Lampride nous a conservé le texte officiel de la requête adressée en cette occasion par le sénat à Pertinax. La rage de la lâcheté longtemps prosternée, enfin rassurée et triomphante, éclate dans ce singulier morceau. On pourrait citer bien d’autres exemples de ces indignes violences de la bassesse contre ce qu’elle avait adoré, car il y a toujours des hommes qui, en se vendant, n’entendent tenir le marché que tant qu’il sera avantageux, et pour qui l’infortune est un cas rédhibitoire.
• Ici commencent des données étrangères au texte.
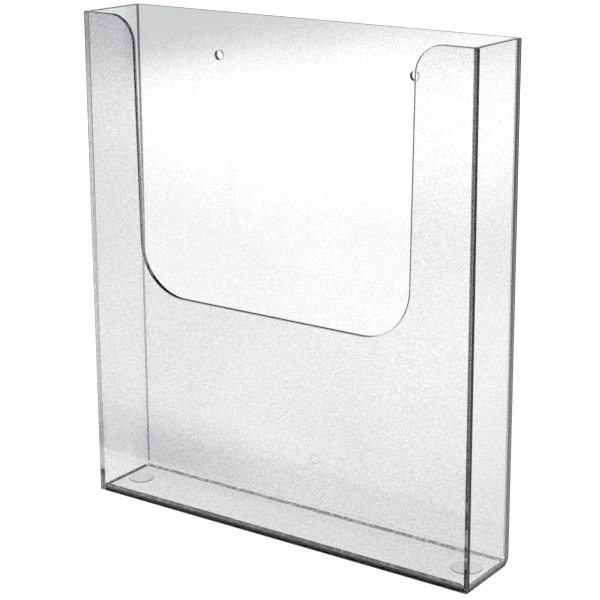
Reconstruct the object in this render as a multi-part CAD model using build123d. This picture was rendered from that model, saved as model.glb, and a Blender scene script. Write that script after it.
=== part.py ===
from build123d import *
import os

# Clear wall pocket for portrait A4 leaflets, built from 2.5 mm polished plastic sheet.
#
# One sheet is bent into the back and the floor. A side panel is cemented to each end of it,
# and a full-width front panel with a U-shaped cutout is cemented across the front. Two plain
# holes in the back take wall screws, a shallow round mark lies low on its wall side, and a
# round cushion disc lies at each end of the floor.
#
# Millimetres. The origin is the middle of the footprint, on the underside.
# +X is to the right for someone facing the rack, +Y points at the wall and +Z is up.

# Overall size
WIDTH = 230.0
HEIGHT = 260.0
DEPTH = 41.0
SHEET = 2.5

# Bend between the back and the floor
BEND_OUTSIDE_RADIUS = 5.0
BEND_INSIDE_RADIUS = BEND_OUTSIDE_RADIUS - SHEET

# U-shaped cutout in the front panel, a little narrower at its lower corners than at its mouth
CUTOUT_FLOOR = 117.5
CUTOUT_MOUTH_WIDTH = 166.0
CUTOUT_FLOOR_WIDTH = 161.0
CUTOUT_LOWER_RADIUS = 27.0
CUTOUT_MOUTH_RADIUS = 15.0

# Screw holes in the back
HOLE_DIAMETER = 5.0
HOLE_SPACING = 118.0
HOLE_HEIGHT = 237.5

# Shallow round mark on the wall side of the back, on the centre line
MARK_DIAMETER = 5.0
MARK_DEPTH = 0.4
MARK_HEIGHT = 30.0

# Cushion discs on the floor
DISC_DIAMETER = 14.0
DISC_THICKNESS = 1.0
DISC_EDGE_RADIUS = 0.5
DISC_GAP_TO_SIDE = 3.0

# Places worked out from the sizes above
FRONT_FACE = -DEPTH / 2
FRONT_INNER_FACE = FRONT_FACE + SHEET
BACK_FACE = DEPTH / 2
SIDE_INNER_FACE = WIDTH / 2 - SHEET
INSIDE_WIDTH = 2 * SIDE_INNER_FACE
DISC_OFFSET = SIDE_INNER_FACE - DISC_GAP_TO_SIDE - DISC_DIAMETER / 2


def cutout_outline():
    """The U-shaped opening as a face in the sketch plane, with its origin on the underside."""
    slope = (CUTOUT_MOUTH_WIDTH - CUTOUT_FLOOR_WIDTH) / 2 / (HEIGHT - CUTOUT_FLOOR)
    over = CUTOUT_MOUTH_RADIUS
    top_half = CUTOUT_MOUTH_WIDTH / 2 + slope * over
    floor_half = CUTOUT_FLOOR_WIDTH / 2
    corners = [
        (-floor_half, CUTOUT_FLOOR),
        (floor_half, CUTOUT_FLOOR),
        (top_half, HEIGHT + over),
        (-top_half, HEIGHT + over),
    ]
    opening = make_face(Polyline(*corners, close=True))
    lower_corners = opening.vertices().sort_by(Axis.Y)[:2]
    return fillet(lower_corners, CUTOUT_LOWER_RADIUS)


def front_panel():
    """Full-width front sheet, with rounded lips where the cutout meets the top edge."""
    blank = Pos(0, HEIGHT / 2) * Rectangle(WIDTH, HEIGHT)
    outline = blank - cutout_outline()
    top_corners = outline.vertices().group_by(Axis.Y)[-1].sort_by(Axis.X)
    lips = top_corners[1:-1]
    outline = fillet(lips, CUTOUT_MOUTH_RADIUS)
    sketch_plane = Plane(origin=(0, FRONT_FACE, 0), x_dir=(1, 0, 0), z_dir=(0, -1, 0))
    return extrude(sketch_plane * outline, amount=-SHEET)


def back_and_floor_sheet():
    """One sheet bent to an L between the side panels, drilled for the wall screws and marked."""
    bend_y = BACK_FACE - BEND_OUTSIDE_RADIUS
    bend_z = BEND_OUTSIDE_RADIUS
    floor_underside = Line((FRONT_INNER_FACE, 0), (bend_y, 0))
    outer_bend = RadiusArc((bend_y, 0), (BACK_FACE, bend_z), -BEND_OUTSIDE_RADIUS)
    wall_side = Line((BACK_FACE, bend_z), (BACK_FACE, HEIGHT))
    top_end = Line((BACK_FACE, HEIGHT), (BACK_FACE - SHEET, HEIGHT))
    inner_back = Line((BACK_FACE - SHEET, HEIGHT), (BACK_FACE - SHEET, bend_z))
    inner_bend = RadiusArc((BACK_FACE - SHEET, bend_z), (bend_y, SHEET), BEND_INSIDE_RADIUS)
    inner_floor = Line((bend_y, SHEET), (FRONT_INNER_FACE, SHEET))
    front_end = Line((FRONT_INNER_FACE, SHEET), (FRONT_INNER_FACE, 0))
    edges = [floor_underside, outer_bend, wall_side, top_end]
    edges += [inner_back, inner_bend, inner_floor, front_end]
    profile_plane = Plane(origin=(0, 0, 0), x_dir=(0, 1, 0), z_dir=(1, 0, 0))
    profile = profile_plane * make_face(edges)
    sheet = extrude(profile, amount=INSIDE_WIDTH / 2, both=True)
    drill = Rot(90, 0, 0) * Cylinder(HOLE_DIAMETER / 2, 3 * SHEET)
    for x in (-HOLE_SPACING / 2, HOLE_SPACING / 2):
        sheet -= Pos(x, BACK_FACE - SHEET / 2, HOLE_HEIGHT) * drill
    mark = Rot(90, 0, 0) * Cylinder(MARK_DIAMETER / 2, 2 * MARK_DEPTH)
    sheet -= Pos(0, BACK_FACE, MARK_HEIGHT) * mark
    return sheet


def side_panel(hand):
    """Side sheet behind the front panel; its lower rear corner follows the bend."""
    depth = BACK_FACE - FRONT_INNER_FACE
    middle = (BACK_FACE + FRONT_INNER_FACE) / 2
    outline = Pos(middle, HEIGHT / 2) * Rectangle(depth, HEIGHT)
    lower_rear = outline.vertices().sort_by(Axis.Y)[:2].sort_by(Axis.X)[-1]
    outline = fillet(lower_rear, BEND_OUTSIDE_RADIUS)
    inner_x = min(hand * SIDE_INNER_FACE, hand * WIDTH / 2)
    profile_plane = Plane(origin=(inner_x, 0, 0), x_dir=(0, 1, 0), z_dir=(1, 0, 0))
    return extrude(profile_plane * outline, amount=SHEET)


def floor_disc(hand):
    """Round cushion disc with a softened upper rim."""
    disc = Cylinder(DISC_DIAMETER / 2, DISC_THICKNESS, align=(Align.CENTER, Align.CENTER, Align.MIN))
    rim = disc.edges().sort_by(Axis.Z)[-1]
    disc = fillet(rim, DISC_EDGE_RADIUS)
    return Pos(hand * DISC_OFFSET, 0, SHEET) * disc


def build():
    return {
        "front_panel": front_panel(),
        "back_and_floor_sheet": back_and_floor_sheet(),
        "left_side_panel": side_panel(-1),
        "right_side_panel": side_panel(1),
        "left_floor_disc": floor_disc(-1),
        "right_floor_disc": floor_disc(1),
    }


os.makedirs("parts", exist_ok=True)
for node, shape in build().items():
    export_step(shape, f"parts/{node}.step")
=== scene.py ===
import math

import bmesh
import bpy
from mathutils import Matrix, Vector


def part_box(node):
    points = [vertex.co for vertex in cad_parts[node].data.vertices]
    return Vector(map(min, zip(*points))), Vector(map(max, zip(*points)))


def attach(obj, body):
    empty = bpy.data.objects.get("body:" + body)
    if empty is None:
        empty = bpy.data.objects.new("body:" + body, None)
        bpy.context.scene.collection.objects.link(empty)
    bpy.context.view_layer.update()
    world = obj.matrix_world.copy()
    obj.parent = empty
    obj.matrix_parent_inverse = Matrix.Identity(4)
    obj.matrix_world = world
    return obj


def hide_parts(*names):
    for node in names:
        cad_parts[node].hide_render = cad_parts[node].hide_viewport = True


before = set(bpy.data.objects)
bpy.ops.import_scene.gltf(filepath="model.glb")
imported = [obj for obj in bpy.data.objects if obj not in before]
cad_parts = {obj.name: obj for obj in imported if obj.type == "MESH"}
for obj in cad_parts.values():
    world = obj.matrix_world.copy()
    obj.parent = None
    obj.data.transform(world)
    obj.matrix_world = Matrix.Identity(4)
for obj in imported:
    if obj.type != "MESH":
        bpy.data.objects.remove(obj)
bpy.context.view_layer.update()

MM = 0.001

# ---------------------------------------------------------------- sizes read from the frame
front_low, front_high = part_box("front_panel")
bent_low, bent_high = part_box("back_and_floor_sheet")
WIDTH = front_high.x - front_low.x
HEIGHT = front_high.z
FRONT_FACE = front_low.y
FRONT_INNER_FACE = front_high.y
BACK_FACE = bent_high.y
SHEET = front_high.y - front_low.y
SIDE_INNER_FACE = bent_high.x

# The same cutout, bend, holes and mark as the CAD model, in metres
CUTOUT_FLOOR = 117.5 * MM
CUTOUT_MOUTH_WIDTH = 166 * MM
CUTOUT_FLOOR_WIDTH = 161 * MM
CUTOUT_LOWER_RADIUS = 27 * MM
CUTOUT_MOUTH_RADIUS = 15 * MM
BEND_OUTSIDE_RADIUS = 5 * MM
HOLE_RADIUS = 2.5 * MM
HOLE_OFFSET = 59 * MM
HOLE_HEIGHT = 237.5 * MM
MARK_RADIUS = 2.5 * MM
MARK_DEPTH = 0.4 * MM
MARK_HEIGHT = 30 * MM

# Rounding of the polished edges
EDGE_BREAK = 0.3 * MM
FRONT_EDGE_BREAK = 0.5 * MM
DISC_EDGE_BREAK = 0.45 * MM
SHARP_ANGLE = math.radians(40)

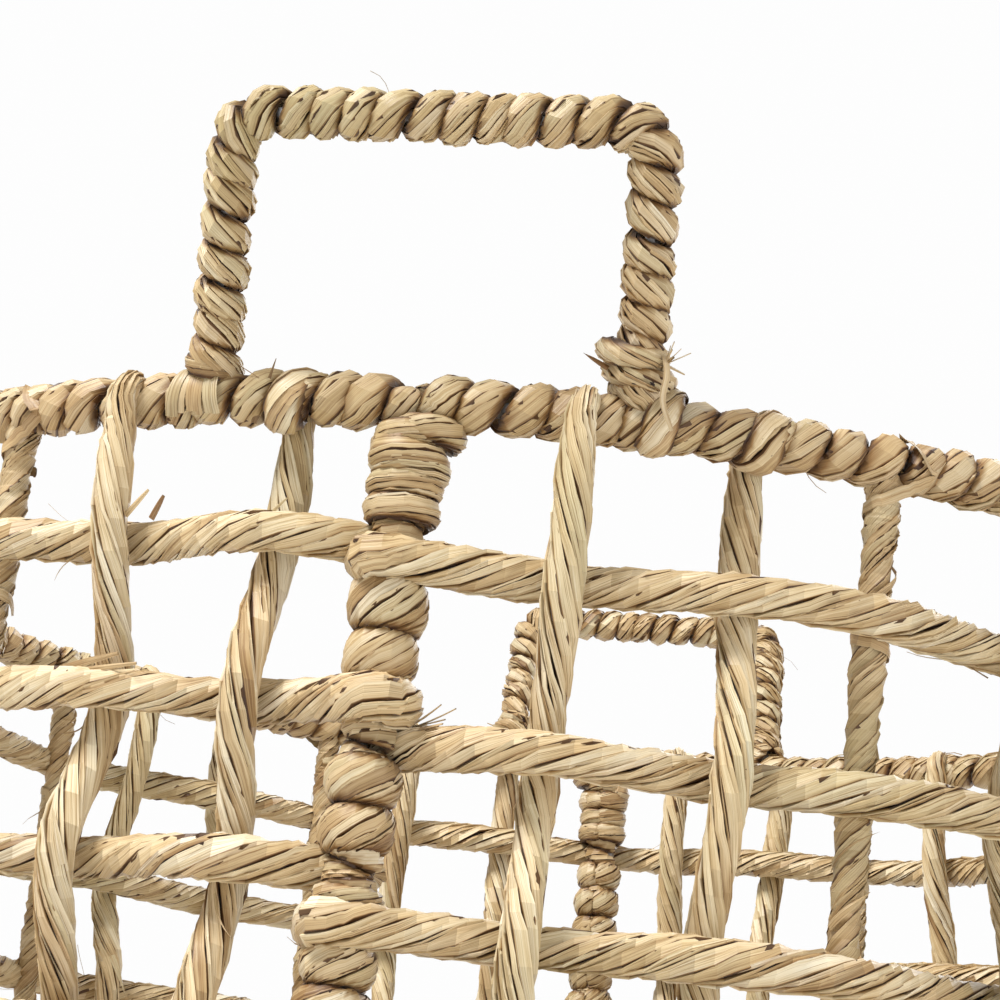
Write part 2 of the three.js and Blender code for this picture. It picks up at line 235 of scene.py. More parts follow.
def coil(bar, radius, pitch, rng):
    """The path of a rope wound round a bar's path as a left-handed screw, with its turns
    unevenly spaced."""
    turns = bar.length / pitch
    theta = np.linspace(0, TAU * turns, int(turns * TAU * radius / COIL_STEP))
    s = theta / TAU * pitch + wander(rng, theta, 29.0, pitch * 0.16)
    centre, normal, binormal = bar.at(np.clip(s, 0, bar.length))
    angle = theta[:, None]
    out = np.cos(angle) * normal - np.sin(angle) * binormal
    swell = 1 + wander(rng, theta, 17.0, 0.06)
    return Path(centre + radius * swell[:, None] * out, out)


# Strips ------------------------------------------------------------------------------------

def crowded_lengths(path, from_end):
    """Lengths along a path that grow faster near its ends, where a rope is bent most."""
    crowding = 1 + 2.2 * (from_end < 5)
    return np.concatenate([[0], np.cumsum(np.diff(path.s) * crowding[1:])])


def crease_places(path, spread, facet, rng):
    """Arc lengths of one strip's creases, a facet apart or so in its spread-out lengths."""
    steps = rng.uniform(0.55, 1.45, max(3, round(spread[-1] / facet)))
    places = np.concatenate([[0], np.cumsum(steps)]) / steps.sum() * spread[-1]
    return np.interp(places, spread, path.s)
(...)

Voici ces injures honteuses pour ceux qui les prononcèrent, bien que méritées par celui à qui elles s’adressaient. La colère de la peur qui se révolte est prolixe, elle aime les redites, et les sénateurs romains, tout en saluant déjà l’empereur nouveau, tout en bénissant les prétoriens, ne se lassent point de répéter les mêmes malédictions sur l’empereur tombé, comme s’ils prenaient plaisir à frapper et à frapper encore un cadavre étendu à leurs pieds :


« Que les honneurs soient arrachés à l’ennemi de la patrie, que les honneurs soient arrachés au parricide, que le parricide soit traîné ! Que l’ennemi de la patrie, le parricide, le gladiateur soit déchiré dans le spoliaire, — l’ennemi des dieux, le bourreau du sénat, le parricide du sénat, l’ennemi du sénat ! Au spoliaire le gladiateur[1] ! Celui qui a égorgé le sénat, qu’il soit mis au spoliaire ! Celui qui a égorgé le sénat, qu’il soit traîné avec le croc ! Celui qui a égorgé les innocens, qu’il soit traîné avec le croc ! L’ennemi, le parricide, sur lui une sévérité juste ! Celui qui n’a pas épargné son propre sang, qu’il soit traîné avec le croc ! Celui qui t’aurait tué (à Pertinax), qu’il soit traîné avec le croc ! Tu as craint avec nous, tu as été en danger avec nous. O Jupiter très grand et très bon, pour que nous ne périssions pas, conserve-nous Pertinax ! Vivent les prétoriens ! vivent les cohortes prétoriennes ! Vivent les armées romaines ! Vive la piété du sénat ! Que le parricide soit traîné ! nous le demandons, Auguste, que le parricide soit traîné ! nous le demandons, que le parricide soit traîné ! Exauce-nous, César, aux lions les délateurs ; exauce-nous, César, aux lions Spératus[2] ! Vive la victoire du peuple romain ! Vive la fidélité des soldats ! Vive la fidélité des prétoriens ! vivent les cohortes prétoriennes ! Que partout les statues de l’ennemi, que partout les statues du parricide, que partout les statues du gladiateur, que partout les statues du parricide soient renversées ! L’égorgeur des citoyens, qu’il soit traîné ; le parricide des citoyens, qu’il soit traîné ! Que les statues du gladiateur soient renversées ! Toi sain et sauf, nous sommes sains et saufs. Vraiment, vraiment, aujourd’hui vraiment, aujourd’hui dignement, aujourd’hui vraiment, aujourd’hui librement, nous sommes en sûreté. La terreur aux délateurs ! Pour que nous soyons en sûreté, la terreur aux délateurs !

  1. Le spoliaire était le lieu où l’on portait les cadavres des gladiateurs et où on les achevait.
  2. Spératus était probablement un délateur fameux.